While working for The Architects' Collaborative in 1974, Ashkouri led the urban planning and design effort for the conceptual plan for the expansion of the Capitol Center for the City of Tallahassee, FL, and in 1983 was the architect for the interior spaces, conference center, and guest rooms of the Westin Hotel at Copley Place in Boston, MA.

==International work==
Ashkouri's designs abroad include:
- University of Baghdad Campus Expansion (with TAC)
- Sindbad Hotel Complex and Conference Center, Baghdad, Iraq
- Baghdad Renaissance Plan, Baghdad, Iraq
- Tahrir Square Development, Baghdad, Iraq
- City of Light Development, Kabul, Afghanistan
- Afghan National Museum, Kabul, Afghanistan
- Area 5 and Area 9 Parking Structures, Kuwait City, Kuwait
- Regatta Mediterranean Resort, Tripoli, Libya
- Noorland - a Green, New City Development, Kazan, Tatarstan, Russian Federation

He developed city-scale reconstruction and infrastructure plans for war-torn countries such as Iraq and Afghanistan through his architecture firm ARCADD, Inc. Ashkouri garnered support for a number of these developments through private sector investment, and he received insurance support from the Overseas Private Investment Corporation (OPIC) for these projects. He worked on promoting US-made products for these developments with the US Department of Commerce. Ashkouri supported private investment in Kabul jointly with the Embassy of Afghanistan in the U.S.

==Competitions==
His first winning design competition entry was for the Government of Iraq in 1972 while working with Hisham Munir and Associates for the “First Oil Compound to be built for the Nation”, the Ministry of Oil and Minerals.

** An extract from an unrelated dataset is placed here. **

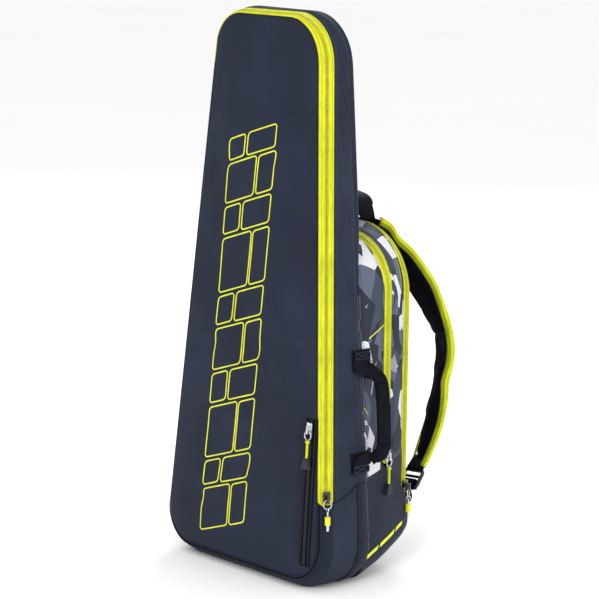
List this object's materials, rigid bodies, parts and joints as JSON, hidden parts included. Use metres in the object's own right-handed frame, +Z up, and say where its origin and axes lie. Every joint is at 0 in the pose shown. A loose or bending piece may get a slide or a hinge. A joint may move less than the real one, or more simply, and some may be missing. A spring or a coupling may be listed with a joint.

Other national competitions awarded were for the Baghdad City Hall, the College of Agriculture at Sulimaniyah, and the Ministry of Justice.
He was also declared the winner of the design competition for the Baghdad Opera House, but that award was rescinded when the government of Iraq realized he was in the United States.
He won the International Design Competition for the UAE Public Library and Cultural Center, the Killington Skiing Village Complex Design Competition for Killington, Vermont, the competition for the Kansai-Khan Library in Tokyo, Japan, and the design competition for the Playground For All Children in Flushing Meadows-Corona Park in Queens, New York, the first such play area for both able-bodied and disabled children.

==Death==
Ashkouri died at a hospital in Massachusetts on December 23, 2025, at the age of 77.